Police Academy was part of my childhood. More even than Ghostbusters and The Goonies, perhaps second only to Star Wars, the Academy films were the ones I would stick in the video player again and again. David Graf's gun-happy Tackleberry, Bubba Smith as the mild-mannered florist Hightower and Michael Winslow's sound effects copper Jones were my heroes.
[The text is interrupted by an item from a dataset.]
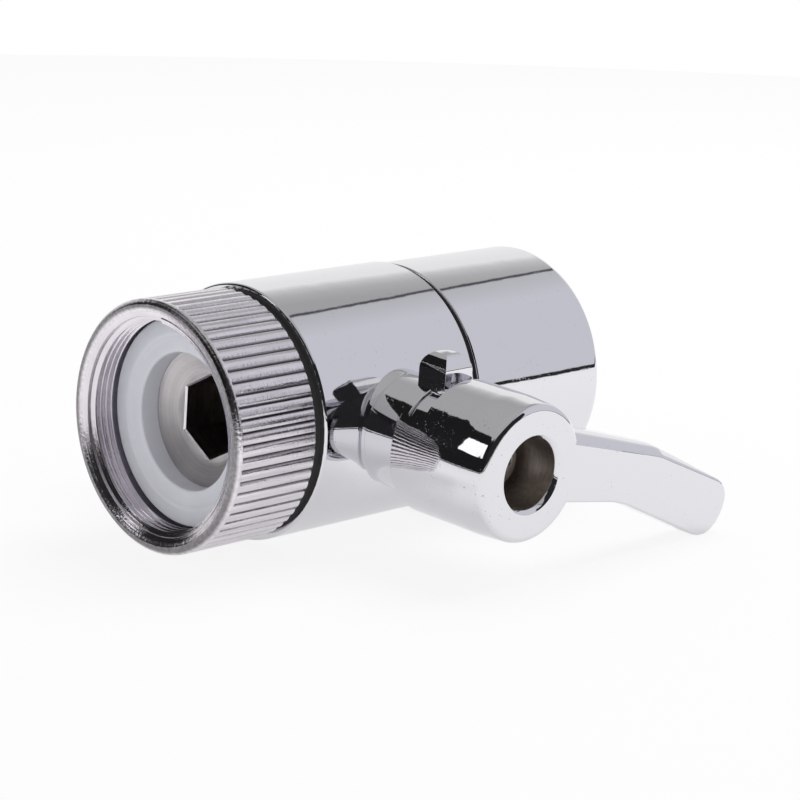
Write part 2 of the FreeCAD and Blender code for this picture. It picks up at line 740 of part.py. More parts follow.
def make_arm_envelope(rise):
    """The arm's widest outline with its corners rounded, as a plain slab."""
    slab = doc.addObject("PartDesign::Body", "arm_envelope")
    sketch = new_sketch(slab, "outline", "XZ_Plane", "hub_front - arm_root_thickness")
    arm_outline(sketch, rise)
    base = pad(slab, sketch, "arm_root_thickness")
    doc.recompute()
    for radius, reach in (("arm_tip_round", "arm_tip_reach"), ("arm_toe_round", "arm_toe_reach"),
                          ("arm_heel_round", "arm_heel_reach"), ("arm_kink_round", "arm_kink_reach")):
        upright = [
            f"Edge{index}" for index, edge in enumerate(base.Shape.Edges, start=1)
            if all(abs(vertex.X - number(reach)) < 0.01 for vertex in edge.Vertexes)
        ]
        fillet = slab.newObject("PartDesign::Fillet", f"arm_envelope_{radius}")
        fillet.Base = (base, upright)
        fillet.setExpression("Radius", bound(radius))
        doc.recompute()
        base = fillet
    return slab


# The screw head's round top: shares of its height, and of its radius there
HEAD_CURVE = ((0.5, 1), (0.85, 0.85), (1, 0.6))


def make_lever_screw():
    body = turned("lever_screw", "Y", [
        (f"{LOCK_FRONT} - screw_length", "0"),
        (f"{LOCK_FRONT} - screw_length", "screw_radius - screw_point_taper"),
        (f"{LOCK_FRONT} - screw_length + screw_point_length", "screw_radius"),
        (LOCK_FRONT, "screw_radius"),
        (LOCK_FRONT, "screw_head_radius"),
        *[
            (f"{LOCK_FRONT} + screw_head_length * {rise}", f"screw_head_radius * {share}")
            for rise, share in HEAD_CURVE
        ],
        (f"{LOCK_FRONT} + screw_head_length", "0"),
    ])
    sketch = new_sketch(body, "cross", "XZ_Plane", f"{LOCK_FRONT} + screw_head_length")
    near = "cross_width / 2"
    far = "cross_span / 2"
    draw_outline(sketch, [
        (far, near), (near, near), (near, far), (f"-{near}", far), (f"-{near}", near), (f"-{far}", near),
        (f"-{far}", f"-{near}"), (f"-{near}", f"-{near}"), (f"-{near}", f"-{far}"), (near, f"-{far}"),
        (near, f"-{near}"), (far, f"-{near}"),
    ])
    pocket(body, sketch, "cross_depth")


def make_lock_washer():
    body = ring("lock_washer", "Y", "hub_web_front", LOCK_FRONT, "screw_radius + running_gap", "lock_radius")
    sketch = new_sketch(body, "slit", "XZ_Plane", LOCK_FRONT)
    half = "lock_slit / 2"
    draw_outline(sketch, [
        (f"-{half}", "0"), (half, "0"),
        (half, f"lock_radius + {PAST}"), (f"-{half}", f"lock_radius + {PAST}"),
    ])
    pocket(body, sketch, "lock_thickness")


# Outlet end

def make_outlet_sleeve():
    turned("outlet_sleeve", "X", [
        (SLEEVE_START, "spigot_radius + free_gap"),
        (SLEEVE_START, "sleeve_radius - small_edge"),
        (f"{SLEEVE_START} + small_edge", "sleeve_radius"),
        (f"{SLEEVE_END} - sleeve_edge", "sleeve_radius"),
        (f"{SLEEVE_END} - sleeve_edge * {MID_EDGE}", f"sleeve_radius - sleeve_edge * {MID_EDGE}"),
        (SLEEVE_END, "sleeve_radius - sleeve_edge"),
        (SLEEVE_END, "sleeve_lip_radius"),
        (HOUSING_END, "sleeve_lip_radius"),
        (HOUSING_END, "sleeve_bore"),
        (f"{HOUSING_START} + housing_flange", "sleeve_bore"),
        (f"{HOUSING_START} + housing_flange", "spigot_radius + free_gap"),
    ])


def make_aerator():
    ring("aerator_gasket", "X", SPIGOT_END, HOUSING_START, "housing_shelf", "spigot_radius")
    turned("aerator_housing", "X", [
        (HOUSING_START, "housing_bore"),
        (HOUSING_START, "spigot_radius"),
        (f"{HOUSING_START} + housing_flange", "spigot_radius"),
        (f"{HOUSING_START} + housing_flange", "housing_radius"),
        (HOUSING_END, "housing_radius"),
        (HOUSING_END, "housing_bore"),
        (SCREEN_SHELF, "housing_bore"),
        (SCREEN_SHELF, "housing_shelf"),
        (DIFFUSER_SHELF, "housing_shelf"),
        (DIFFUSER_SHELF, "housing_bore"),
    ])
    make_dome_screen()
    make_diffuser()
    make_outlet_screen()


# The dome's curve: shares of its rise, and of its radius outside and inside
DOME_CURVE = ((0.85, 0.45, 0.43), (0.45, 0.8, 0.78))


def make_dome_screen():
    rim_front = f"({DIFFUSER_SHELF} - diffuser_thickness - dome_thickness)"
    inside = [
        (f"{rim_front} - dome_rise * {rise} + dome_thickness", f"dome_radius * {share}")
        for rise, _, share in reversed(DOME_CURVE)
    ]
    turned("aerator_dome_screen", "X", [
        (f"{rim_front} - dome_rise", "0"),
        *[(f"{rim_front} - dome_rise * {rise}", f"dome_radius * {share}") for rise, share, _ in DOME_CURVE],
        (rim_front, "dome_radius"),
        (rim_front, "screen_radius"),
        (f"{rim_front} + dome_thickness", "screen_radius"),
        (f"{rim_front} + dome_thickness", "dome_radius - dome_thickness * 2 / 5"),
        *inside,
        (f"{rim_front} - dome_rise + dome_thickness", "0"),
    ])


def make_diffuser():
    start = f"({DIFFUSER_SHELF} - diffuser_thickness)"
    body = turned("aerator_diffuser", "X", [
        (start, "0"), (start, "screen_radius"),
        (DIFFUSER_SHELF, "screen_radius"), (DIFFUSER_SHELF, "0"),
    ])
    sketch = new_sketch(body, "jet", "YZ_Plane", DIFFUSER_SHELF)
    draw_circle(sketch, ("0", "housing_shelf * diffuser_ring_share"), "diffuser_hole")
    jet = pocket(body, sketch, "diffuser_thickness")
    repeat_around_x(body, jet, "diffuser_holes")


def make_outlet_screen():
    """A round screen crossed by bars."""
    body = ring("aerator_outlet_screen", "X", SCREEN_SHELF, HOUSING_END, 
                "housing_shelf - outlet_screen_rim", "screen_radius")
    length = "(housing_shelf - outlet_screen_rim / 2)"
    gap = f"({length} * 2 / (outlet_screen_bars + 1))"
    for index in range(int(number("outlet_screen_bars"))):
        middle = f"({gap} * {index + 1} - {length})"
        reach = f"sqrt({length} * {length} - {middle} * {middle})"
        for name, swap in ((f"bar_{index}", False), (f"cross_bar_{index}", True)):
            sketch = new_sketch(body, name, "YZ_Plane", SCREEN_SHELF)
            low = f"{middle} - outlet_screen_bar / 2"
            high = f"{middle} + outlet_screen_bar / 2"
            corners = [(f"-{reach}", low), (reach, low), (reach, high), (f"-{reach}", high)]
            draw_outline(sketch, [(y, x) for x, y in corners] if swap else corners)
            pad(body, sketch, "outlet_screen_thickness")


make_valve_body()
make_swivel_nut()
make_inlet_stud()
make_inlet_washer()
ring("swivel_ring", "X", f"-{NUT_BACK}", "-body_front", "stud_radius + free_gap", "ring_radius")
ring("stud_gasket", "X", f"-{STUD_END}", f"-{SOCKET_BOTTOM}", "gasket_bore", "stud_radius")
make_rotor_plug()
make_seal_ring("rotor_o_ring_rear", "-seal_rear")
make_seal_ring("rotor_o_ring_middle", "seal_middle")
make_seal_ring("rotor_o_ring_front", "seal_front")
make_outlet_seat()
ring("rotor_washer", "Y", "rotor_shoulder", THRUST_FRONT, "stem_radius + running_gap", "rotor_radius")
make_retaining_ring()
make_lever_handle()
make_lever_screw()
make_lock_washer()
ring("outlet_o_ring", "X", "body_back", SLEEVE_START, "spigot_radius", "seam_ring_radius")
make_outlet_sleeve()
make_aerator()
doc.recompute()

for item in doc.Objects:
    if "Invalid" in item.State or "Error" in item.State:
        raise RuntimeError(f"{item.Name} failed: {item.State}")
for node in NODES:
    if node.Shape.isNull() or not node.Shape.isValid() or len(node.Shape.Solids) != 1:
        raise RuntimeError(f"{node.Label} is not one sound solid")

os.makedirs("parts", exist_ok=True)
for node in NODES:
    node.Shape.exportStep(f"parts/{node.Label}.step")
    print(node.Label, round(node.Shape.Volume, 2))
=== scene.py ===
import math

import bpy
from mathutils import Matrix, Vector


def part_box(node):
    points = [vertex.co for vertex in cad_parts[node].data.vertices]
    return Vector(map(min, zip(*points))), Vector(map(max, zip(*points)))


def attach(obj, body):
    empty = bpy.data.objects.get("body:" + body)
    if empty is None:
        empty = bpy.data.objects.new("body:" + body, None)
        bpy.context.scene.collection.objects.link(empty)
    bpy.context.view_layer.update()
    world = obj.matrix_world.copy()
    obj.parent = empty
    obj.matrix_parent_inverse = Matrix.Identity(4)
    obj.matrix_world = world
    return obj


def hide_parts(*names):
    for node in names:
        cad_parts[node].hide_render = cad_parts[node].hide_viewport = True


bl_info = {
    "name": "Faucet Diverter Valve",
    "version": (1, 0, 0),
    "blender": (4, 5, 0),
    "location": "View3D > Sidebar > Diverter Valve",
    "description": "Dresses a faucet diverter valve: plated body, knurled nut, lever and sleeve",
    "category": "Object",
}

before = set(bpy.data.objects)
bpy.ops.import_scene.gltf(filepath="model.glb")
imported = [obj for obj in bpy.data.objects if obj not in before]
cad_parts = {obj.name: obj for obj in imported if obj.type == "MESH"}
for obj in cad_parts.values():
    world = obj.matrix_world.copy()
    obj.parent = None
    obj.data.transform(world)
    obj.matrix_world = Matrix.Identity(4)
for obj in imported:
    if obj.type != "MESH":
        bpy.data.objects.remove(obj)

# Outlines are in millimetres about the crossing of the water axis and the rotor's axis.
# "Along" runs towards the outlet on the water axis, and towards the lever on the rotor's axis.
MM = 0.001
MERGE = 1e-6
NEAR = MM / 100
PLUG_LOW, PLUG_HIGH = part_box("rotor_plug")
CROSSING = (PLUG_LOW.x + PLUG_HIGH.x) / 2
AXES = {"X": (1, 0, 0), "Y": (0, 1, 0)}

# Facets in a rounded corner of an outline
CORNER_FACETS = 5

# A thread's ridge has half widths that are shares of its pitch, and steps in each turn.
RIDGE_FOOT = 0.42
RIDGE_CREST = 0.07
RIDGE_STEPS = 120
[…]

The early films had all the right ingredients to appeal to teenage boys
  • loveable failures as the heroes
  • comic-book baddies who either have mullets and pencil moustaches or are bully-boy jocks
  • slapstick
  • car crashes (you can never go wrong with a police car on its roof, lights still rotating)
  • a reformed druggie (Zed) who spoke like the Tasmanian Devil
  • a dominatrix with pneumatic breasts
  • a very tall character and a very short one sent on patrol together
  • an absent-minded man in charge with a goldfish fetish and no idea of what is going on
  • someone trapped outside naked with only dustbin lids for protection
  • someone impersonating the bad dubbing of martial arts films
  • and, of course, the Blue Oyster.
Even now, if you whistle the first six notes of a 1970s tango called El Bimbo to men of a certain age you will get a sudden smile and, if they are of a certain orientation, perhaps a wink as they recognise the music played whenever someone was lured into the over-the-top Village People gay bar.

The Police Academy films tailed off quite a bit by the time you got to the sixth and seventh in the franchise - for some reason, it was never as good when Steve Guttenberg left, even those his character, Mahoney, was insufferably smug - but if New Line, who have bought the rights, can avoid taking the remake too seriously and keep it as a borderline camp, puerile visual comedy, they could be on to a hit.

Wednesday, January 04, 2012

A new year, a revived blog

Look, I know it's been a while since I last wrote anything on here, months in fact. Muammar Gadaffi was still alive when I last blogged, but never leaving any comments as usual.

Blame overwork, blame the baby, blame Twitter for absorbing far too much of my spare time, blame Ed Miliband, blame our switch to Googlemail for the office email which means that I have to log out of the system if I want to blog, blame the Coalition, blame Jonathan Trott, even blame it on the boogie although I really shouldn't.

But we're at the start of a new year and a few people - maybe the only people who ever read my wibblings - have asked why I don't blog anymore, so perhaps it is time to start again. I'm fed up with constricting my thoughts to just 140 characters.

I have a few resolutions for 2012 - lose weight, be happier and more patient at work, try to be a nice person, break 95 on the golf course, write a book, hold a catch, read books, teach my daughter to read books, teach my daughter to hold a catch, learn poetry, stop picking my nose, go to church more often - but like most resolutions some of those will be quickly jettisoned.

I will try to keep this one, though. In 2012 I shall start blogging again and I shall try do it often, a few times a week at least. All encouragement gratefully received. Happy New Year.